En aquella Valencia de olor a río y tristeza, cuando aún se limpiaba las marcas del Turia en las paredes, se puso encima de la mesa la necesidad de consrtuir una estación de autobuses. Tras varias opciones descartada, se eligió unos terrenos en el Llano de Zaidía, cerca del Turia pero también de la entrada a la ciudad por el este, de donde llegaba buena parte del tráfico procedente de Madrid. Fue en 1970 cuando la estación, que empezó a construirse en los años 60, vio la luz, pero desde entonces, nada. O casi nada.
Anunciada en su momento como la mejor estación de Europa, el abandono no le ha hecho ningún bien. Está perdida, como tantas otras cosas, en el laberinto burocrático. Por un lado, tenemos una concesionaria que dice que el mantenimiento que se necesita es más de lo que gana con ella. Y por el otro, a la Conselleria, que durante ocho años del Botánico hizo un lavado de cara no sólo insuficiente sino poco efectivo. Sólo hay que ver los restos de excrementos de paloma que ya vuelven a enseñorearse del lugar. Es por eso que la remodelación que plantea ahora la Conselleria de Medio Ambiente e Infraestructuras se espera como agua de mayo en la estación de Menéndez Pidal. El proyecto, es de justicia decirlo, viene del gobierno autonómico anterior, dado que fue Rebeca Torró quien planteó esa remodelación general. Antes, a principios del siglo XXI, se le dio una mano de pintura.
Pero ha sido el actual quien se ha puesto manos a la obra. El proyecto, que todavía no es una realidad, está en la mesa de los técnicos que en estas fechas terminan de concretar los detalles. Tal como publicó este diario la pasada semana, entre las actuaciones se plantea también el desmontaje y retirada de la chapa ondulada de las cubiertas y marquesinas de la zona de andenes y de la cubierta abovedada del vestíbulo del edificio principal. La intención, al menos a priori, es sustituirlos por paneles de chapa metálica. Por otro lado, en la parte central de los andenes, a nivel de la planta baja se propone retirar las construcciones de los locales existentes que anulaban el hueco interior corrido de comunicación de esa planta baja con la planta alta. Lo cierto es que la zona de andenes sólo tiene una forma de conexión con la planta superior: unas escaleras situadas en uno de los extremos, lo que las hace poco útiles e incómodas para quienes llegan o tienen que coger el bus en las dársenas más alejadas.

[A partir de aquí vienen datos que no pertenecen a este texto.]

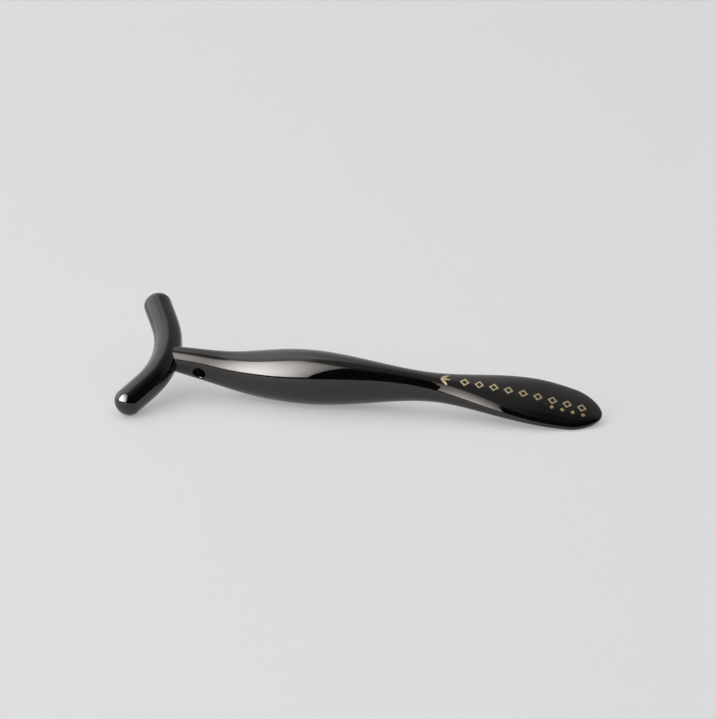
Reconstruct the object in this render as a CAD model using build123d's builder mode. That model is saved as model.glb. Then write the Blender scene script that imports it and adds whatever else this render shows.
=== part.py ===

En los espacios libres entre los locales se dispondrán maceteros con árboles de pequeño porte, y escaleras abiertas de acceso a la planta alta. En esa planta superior, la intención es disponer a lo largo de ella una zona de espera longitudinal a lo largo de las distintas dársenas. Se utilizará parte de esta planta para disponer 6 salas con cerramientos acristalados para usos como exposiciones, que podrán ocasionalmente cerrarse, por medio de puertas abatibles». La intención es convertir la estación en un «lugar», un sitio al que ir y estar, más allá de un lugar de paso.
Queda descartado, por tanto, ese proyecto esbozado por el anterior alcalde de la ciudad, Joan Ribó, de soterrar la estación y urbanizar la parte superior, que podría dedicarse a otros usos. Tampoco se trasladará la estación al centro de la ciudad.